Protecting 340B means protecting access to care close to home | OPINION
By Patrick Demmer
As a pastor and community advocate in Colorado, I have spent more than four decades walking alongside people in moments of hardship, families facing illness, seniors choosing between prescriptions and groceries, and working parents stretched to the breaking point. In those moments, access to affordable, local health care isn’t an abstract policy debate. It is a lifeline, which is why the federal 340B Drug Pricing Program matters so much to our communities.
Created by Congress more than 30 years ago, 340B requires pharmaceutical manufacturers to provide discounts on outpatient drugs to hospitals and clinics that serve a high number of low-income and uninsured patients. In return, those manufacturers gain access to the highly lucrative Medicare and Medicaid markets, which is a straightforward bargain that costs taxpayers nothing!
The intent of 340B is equally straightforward in that it provides safety-net providers to stretch scarce resources, serve more patients, and offer services that otherwise would not exist. Hospitals use 340B savings to fund cancer care, diabetes treatment, behavioral health services, rural outreach, free or discounted medications, and the wraparound care insurance often does not cover. For uninsured patients, that can mean receiving lifesaving drugs at little or no cost.
Importantly, insurers and other payers do not pay more for drugs because of the participation of a hospital in 340B. The savings stay with providers and are reinvested directly into patient care which is not a windfall but is a stabilizer especially for hospitals operating on the margins. Yet today, this long-standing bipartisan program is under serious threat.
Instead of honoring the agreement Congress put in place, some pharmaceutical companies are attempting to rewrite the rules mid-stream. Through restrictive contract pharmacy policies and a proposed rebate scheme, manufacturers are seeking to shrink the program and wrest authority away from the Health Resources and Services Administration (HRSA), the federal agency tasked with overseeing 340B. These actions undermine the law, create chaos for providers, and jeopardize care for the very people 340B was designed to help.
As a person of faith, I find this deeply troubling. Scripture calls us to care for the sick and protect the vulnerable and not to tilt the scales further against them. If 340B is crippled, hospitals that depend on it will inevitably face impossible choices: cutting services, reducing staff, or closing altogether. When that happens, communities lose access to care, and the costs do not disappear — they are shifted to taxpayers through emergency bailouts, higher premiums, and overcrowded emergency rooms. Weakening 340B is not fiscally responsible. It is shortsighted.
That reality helps explain why more than 20 states, many by overwhelming bipartisan margins, have acted to protect 340B within their borders. Lawmakers from both parties recognize that preserving this program is essential to maintaining access to care, particularly in underserved urban and rural communities.
Colorado should expect the same leadership at the federal level.

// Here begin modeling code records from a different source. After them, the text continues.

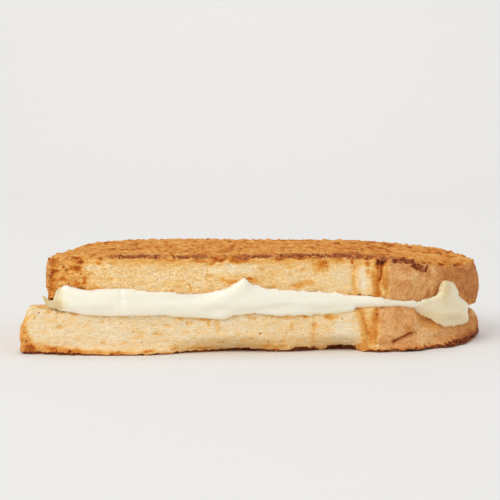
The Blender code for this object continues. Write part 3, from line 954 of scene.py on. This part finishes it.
def shape_lower(points, facing):
    """The lower slice's own unevenness: its scalloped foot, torn seams and dented crust."""
    x, d, z = points.T
    cut, wall = cut_share(points, facing, LOWER_CRUST_START), wall_share(facing)
    depth = cut * 0.25 * layered(points, (7, 5, 4), 171) - rim_chips(points, facing)
    for path, width, _, deep in LOWER_SEAMS:
        depth += cut * deep * stroke(x, z, path, width + 0.3)
    depth += wall * 1.0 * stroke(x, z, CREVICE, 0.8)
    depth += wall * 0.5 * stroke(x, z, ((38.6, 2.3), (40.6, 2.1)), 0.6)
    depth -= wall * 0.6 * patch(x, z, (36.5, 7.6), (4.2, 3.6), -20, 0.8)
    depth -= wall * 0.7 * stroke(x, z, ((39.4, 12.0), (40.2, 9.6), (40.7, 7.0)), 1.8, 0.9)
    depth += wall * 0.7 * patch(x, z, (44.2, 8.0), (2.6, 3.6), 0, 0.8)
    depth -= wall * 0.6 * patch(x, z, (41.2, 2.6), (4.4, 1.3), 10, 0.6)
    depth += wall * smoothstep(30, 38, x) * 0.25 * layered(points, (5, 4, 4), 173)
    points -= depth[:, None] * facing
    left = smoothstep(-57, -60, x) * smoothstep(20, 12, d)
    points[:, 0] -= left * curve(((3, 0), (7.3, 1.1), (10.5, 0.45), (12, 0.9)), z)
    points[:, 2] += 0.5 * left * smoothstep(10, 12, z)
    # behind the cut, the left end falls away below the upper slice
    points[:, 0] += 6.0 * smoothstep(0.5, 3.5, d) * smoothstep(7.0, 11.5, z) * (
        smoothstep(-48, -58, x) * smoothstep(84, 78, d)
    )
    bulge = smoothstep(24.6, 25.4, x) * smoothstep(46, 41, x) * smoothstep(14, 9, d)
    points[:, 2] += bulge * (0.8 + 0.7 * smoothstep(31, 35, x)) * smoothstep(8.0, 11.0, z)
    lean = np.where(curve(FOOT, x) < 0, smoothstep(5.0, 0.2, z), smoothstep(2.2, 0.2, z))
    points[:, 1] -= curve(FOOT, x) * lean * smoothstep(9, 2, d - front_line(x))
    flare = smoothstep(3.2, 0.1, z) * smoothstep(33, 41, x) * smoothstep(70, 50, d)
    points[:, :2] += (flare * curve(((33, 0), (40, 3.4), (50, 3.6), (57, 2.4), (62, 0.3)), x))[:, None] * (
        facing[:, :2] / np.maximum(np.hypot(facing[:, 0], facing[:, 1]), 0.5)[:, None]
    )
    spread = smoothstep(3.2, 0.1, z) * smoothstep(46, 54, x) * smoothstep(50, 30, d)
    points[:, 1] -= 2.3 * spread
    # the upper edge of the cut meets the cheese
    rim = smoothstep(24.6, 22.0, x) * smoothstep(-56, -50, x) * smoothstep(9, 5, d)
    points[:, 2] += 0.6 * rim * smoothstep(-2.5, -0.3, z - curve(LOWER_RIM, x))


def make_slice(name, node, shape, fields, seed, settings, material):
    """One slice over its node: even faces, finer where they show, then relief."""
    piece = merged_copy(node, name)
    evened(piece, settings.cell)
    refined(piece.data, settings.cell, 4, on_front)
    refined(piece.data, settings.cell, 3, beside_front)
    refined(piece.data, settings.cell, 2, lambda c, n: (n[:, 2] > 0.8) & (c[:, 2] > 18))
    points, facing = places(piece.data), normals(piece.data)
    for field, values in fields(points, facing).items():
        store(piece.data, field, values)
    shape(points, facing)
    put_back(piece.data, points)
    run_tree(
        piece,
        relief_tree(),
        {
            "Pore size": settings.pore_size,
            "Pore depth": settings.pore_depth,
            "Fibre size": settings.fibre_size,
            "Fibre depth": settings.fibre_depth,
            "Blister size": settings.blister_size,
            "Blister depth": settings.blister_depth,
            "Wrinkle size": settings.wrinkle_size,
            "Wrinkle depth": settings.wrinkle_depth,
            "Seed": float(seed),
            "Material": material,
        },
    )
    points = places(piece.data)
    points[:, 2] = np.maximum(points[:, 2], 0.0)
    put_back(piece.data, points)
    piece.data.shade_smooth()
    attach(piece, "root")
    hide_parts(node)
    return piece


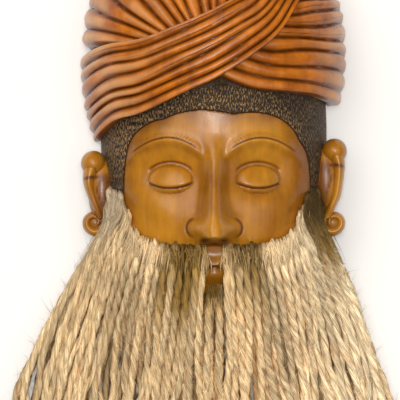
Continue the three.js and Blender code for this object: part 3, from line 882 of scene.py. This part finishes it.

I am personally calling on U.S. Rep. Gabe Evans to stand with patients, providers, and communities of faith by ensuring that 340B is protected as Congress considers health care and budget legislation. This is not about partisanship. It is about keeping faith with a promise that has worked for decades and continues to deliver real results for real people.
We all know our health care system has deep challenges, many without easy solutions. But 340B is one area where Congress got it right. It is a smaller program that provides outsized relief — and hope — for countless families across Colorado.
Protecting 340B means protecting access to care close to home. It means supporting hospitals that serve everyone, regardless of ability to pay. And ultimately, it means living out our shared values of compassion, stewardship, and justice.
Now is the time to speak up and ensure this vital program endures.
Patrick Demmer is First Administrative Assistant Colorado Ecclesiastical Jurisdiction Church Of God In Christ, serving the church and community as a community activist for more than 40 years. He’s also served as president of the Greater Metro Denver Ministerial Alliance and numerous community boards across Colorado.